Athenahealth-owned epocrates announced the release of Bugs + Drugs, a mobile tool that offers clinicians information about bacteria types and antibacterial susceptibility patterns by location. A free feature in the epocrates mobile app, the tool supports clinicians in choosing appropriate empiric antibiotics for each patient at the point of care.
How does it work?
The tool’s features include a list of bacteria observed in urine, skin, and other sample types aggregated by location. For each organism, the tool presents relevant antibiotic drug options with corresponding susceptibilities, linked seamlessly to epocrates’ trusted drug content, which includes dosing, drug interaction details, and safety information.
Bugs + Drugs’ methods and apparatus for tracking antimicrobial susceptibility based on geography is a patented process.
On the record
“At a time when antimicrobial resistance is on the rise, Bugs + Drugs fills a major gap in the outpatient setting. Historically, clinicians have had to make educated guesses about the prevalence of various bacteria and whether those organisms are susceptible or resistant to various antibiotics, and they generally err on the side of prescribing antibiotics that are too broad,” said Anne Meneghetti, MD, executive director of Medical Information, epocrates. “With Bugs + Drugs, clinicians now have an innovative, digital tool in their pocket that offers localized susceptibility data needed to confidently make informed and effective point-of-care decisions for patients through knowledge of the bacteria prevalent in their patient’s community.”
Added Dr. Meneghetti: “Better choices mean appropriately tailored care for the patient, while minimizing the impact on antibiotic resistance.”

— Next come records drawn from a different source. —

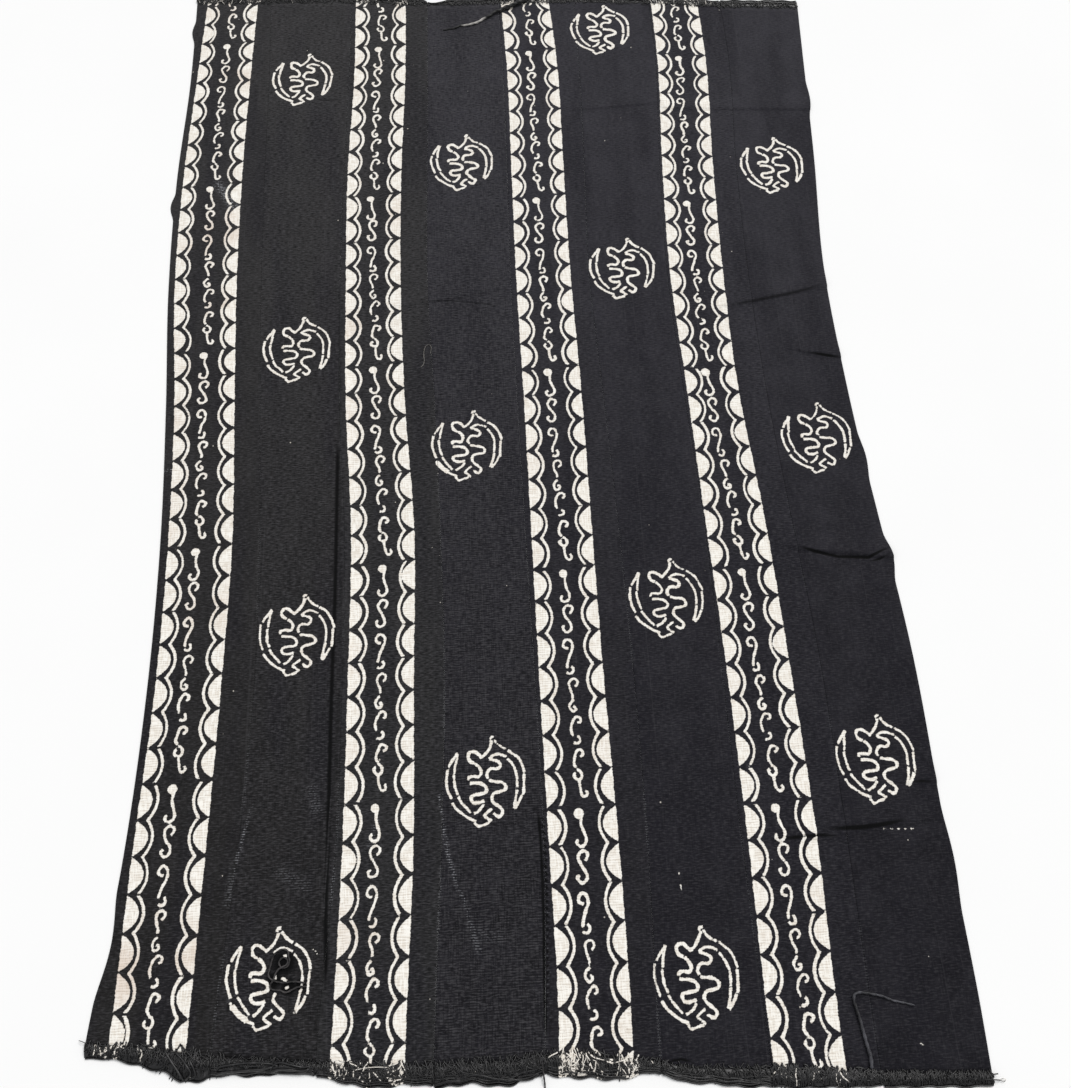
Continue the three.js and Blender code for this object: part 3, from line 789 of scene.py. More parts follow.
def top_relief(k, x, y, u):
    """Height of a strip's top: its thickness, thinner at the selvedges, with slow waves and puckers."""
    rng = np.random.default_rng(40 + k)
    width = warp_line(k + 1, y) - warp_line(k, y)
    inset = np.minimum(u, 1 - u) * width
    z = THICK - SELVEDGE_THINNING * np.exp(-(inset / SELVEDGE_REACH) ** 2)
    wave = np.zeros(x.shape)
    for _ in range(WAVES):
        long, slant, phase = rng.uniform(90, 340), rng.normal(0, 0.5), rng.uniform(0, 2 * np.pi)
        wave += np.sin(2 * np.pi * (y + slant * x) / long + phase) * rng.uniform(0.3, 1)
    z = z + WAVE_HEIGHT * wave * np.minimum(inset / 12, 1)
    for edge in (0, 1):
        inward = (u if edge == 0 else 1 - u) * width
        pucker = np.sin(2 * np.pi * y / PUCKER_PITCH + 1.5 * np.sin(y / 31 + k + edge))
        pucker = pucker * np.sin(y / 57 + edge)
        z = z + PUCKER_HEIGHT * pucker * np.exp(-inward / 7) * np.minimum(inward / 2, 1)
    body, turn = rope_at(x, y)
    z = z + ROPE_HEIGHT * body * (0.6 + 0.4 * turn)
    return z - CREASE_DEPTH * crease_at(x, y)


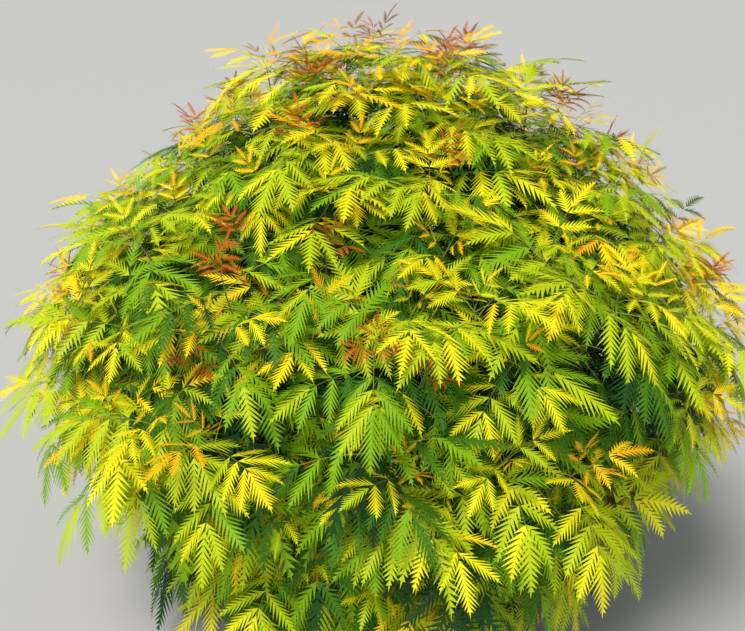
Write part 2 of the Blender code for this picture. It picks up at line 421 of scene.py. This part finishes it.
def outline(shares):
    """Half width of a leaflet along it, 1 at its widest: full near the base, with a long point."""
    width = (shares + 0.04) ** BASE_FULLNESS * np.maximum(1 - shares, 0) ** POINT_LENGTH
    return width / WIDEST


def grow_leaflets(heap_of, rows, teeth, rng):
    """Adds leaflets to the heaps of their tones. Rows are dicts of arrays, one entry a leaflet."""
    arcs = Arcs(rows["start"], rows["direction"], rows["normal"], rows["length"], rows["sag"])
    count = len(arcs.lengths)
    midrib = MIDRIB_START + MIDRIB_SPAN * (np.arange(teeth + 1) / teeth) ** MIDRIB_CROWDING
    middle = (midrib[:-1] + midrib[1:]) / 2
    ragged = 1 + RAGGEDNESS * rng.uniform(-1, 1, (count, 2, teeth))
    widths = (rows["length"] * rows["width"])[:, None]
    layout = leaflet_layout(teeth)
    spine = arcs.at(np.broadcast_to(midrib, (count, teeth + 1)))[0]
    tip = arcs.at(np.ones((count, 1)))[0]
    parts = [spine, tip]
    fold = rows["fold"][:, None, None]
    for side, way in enumerate((-1, 1)):
        reach = widths * outline(middle) * ragged[:, side]
        forward = middle + rows["rake"][:, None] * reach / rows["length"][:, None]
        points, _, across, lift = arcs.at(np.minimum(forward, LAST_TOOTH_REACH))
        reach = reach[..., None]
        rise = np.sin(fold) * reach - TOOTH_CURL * reach**2 / widths[..., None]
        tips = points + way * across * np.cos(fold) * reach + lift * rise
        deep = SINUS_SHARE + SINUS_GROWTH * middle[None, :, None]
        foot = spine[:, :-1] + TOOTH_BASE * (spine[:, 1:] - spine[:, :-1])
        shoulders = foot + deep * (tips - spine[:, :-1])
        parts += [tips, shoulders]
    places = np.concatenate(parts, axis=1)
    behind = rows["start"][:, 1] > 0
    for tone in np.unique(rows["tone"]):
        for half in (False, True):
            chosen = (rows["tone"] == tone) & (behind == half)
            heap_of[tone, half].add(places[chosen], layout)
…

According to a Centers for Disease Control and Prevention (CDC) pre-pandemic report, antibiotic-resistant infections exceed 2.8 million annually in the United States, resulting in more than 35,000 deaths annually. To address the growing threat of resistance, one key tenet of antimicrobial stewardship involves factoring local resistance and susceptibility patterns into antibiotic prescribing decisions. Inpatient settings typically publish bacterial susceptibility data relevant to their hospital; however, antimicrobial susceptibility data are not widely aggregated and made publicly available in the outpatient setting. Without such data, clinicians must rely on their empirical knowledge to make antibiotic prescribing selections. Decisions made for individual patients hold the potential to fuel bacterial resistance trends for the future.